Monday, March 4, 2024

US denies reports of Syria troop withdrawal

The US Department of Defense has dismissed media reports claiming that Washington may withdraw from parts of Syria, calling them “erroneous". Damascus has repeatedly urged Washington to end the occupation of Syria.

Responding to a query from Russia’s RIA Novosti on Wednesday, a Pentagon spokesman denied reports this week by Foreign Policy magazine and Middle East news outlet Al-Monitor.

Foreign Policy claimed on Wednesday that US government officials were having “active internal discussions” regarding how and when to withdraw troops from Syria, while Al-Monitor reported on Monday that the Pentagon had proposed a plan for its Kurdish allies in Syria to partner with the Syrian government in their conflict with the Islamic State (IS) terrorist group.

US officials have repeatedly justified their deployment of about 900 troops in oil-rich areas of northeastern Syria, in violation of Damascus’ sovereignty, as necessary to ensure the “enduring defeat” of IS. US lawmakers voted down a bill last year that called for an end to the illegal US presence, which has dragged on for nearly a decade and outlived Washington’s failed regime-change campaign against Syrian President Bashar Assad.

Foreign Policy magazine writer Charles Lister, a senior fellow at the Middle East Institute in Washington, argued that US President Joe Biden’s administration might give a “gift on a golden platter” to the resurgent IS if it pulls troops out of Syria. He added the administration was reconsidering its military priorities in the Middle East as the Israel-Hamas war ratchets up tensions in the region.

The White House National Security Council convened a meeting earlier this month – at the Pentagon’s request – with representatives of the CIA, the US State Department and “other relevant stakeholders” to discuss a plan to encourage the Kurds to collaborate with Damascus against IS, Al-Monitor said. The outlet cited unidentified people familiar with the deliberations and added they had declined to comment on whether the proposal would involve ending the US occupation.

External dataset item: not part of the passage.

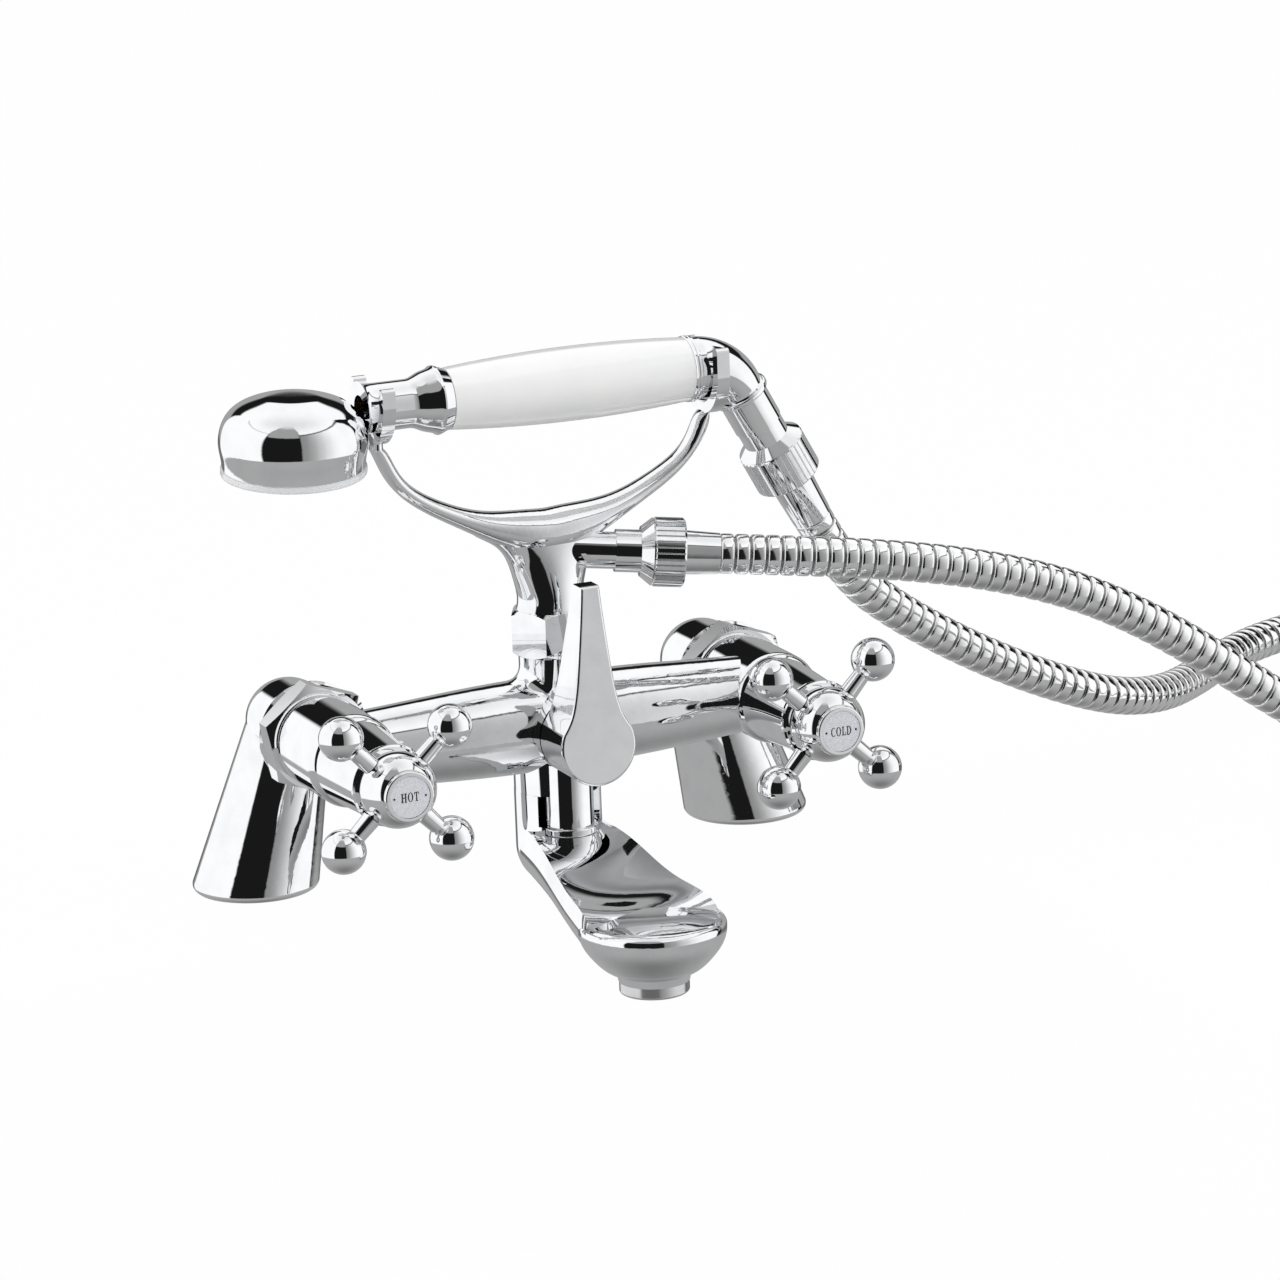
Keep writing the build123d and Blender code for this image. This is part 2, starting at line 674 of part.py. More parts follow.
def spout_section(reach_share, width_share, line_share, rim_share, belly_share, sag_share):
    half = mix(spout_neck_r, spout_nose_r, width_share) - running
    widest = mix(spout_heel_z, spout_nose_z, line_share)
    rim = mix(spout_rim_back, spout_rim_front, rim_share)
    belly = mix(spout_heel_z - spout_neck_r, spout_belly_front, belly_share) + running
    depth = widest - belly
    lower = [(half * width, widest - depth * drop) for width, drop in spout_belly_shares]
    belly_line = Spline(*[(-x, z) for x, z in lower], (0, belly), *reversed(lower),
                        tangents=[(0, -1), (0, 1)])
    rim_half = half - spout_rim_inset
    trough = ThreePointArc((rim_half, rim), (0, rim - spout_sag * sag_share), (-rim_half, rim))
    face = make_face(belly_line + Line((half, widest), (rim_half, rim)) + trough
                     + Line((-rim_half, rim), (-half, widest)))
    return forward(0, mix(hub_reach, spout_reach, reach_share), 0) * face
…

A Pentagon official reportedly told CNN on Tuesday that Washington has “absolutely no intention” of supporting a partnership between its Syrian Democratic Forces (SDF) allies and the Syrian government.

Amerin Zaman, the Turkey-based correspondent who authored the Al-Monitor report, responded by insisting that a US interagency policy meeting on the plan was held on January 18. Zaman reported that Turkish officials had input on the US proposal. Washington and Ankara, which are NATO allies, have clashed over US-SDF operations in Syria.

Turkish President Recep Tayyip Erdogan has accused the US of training and arming Kurdish “terrorists” in Syria. After US forces shot down a Turkish drone over Syria in October, he vowed to take “necessary action when the time comes”.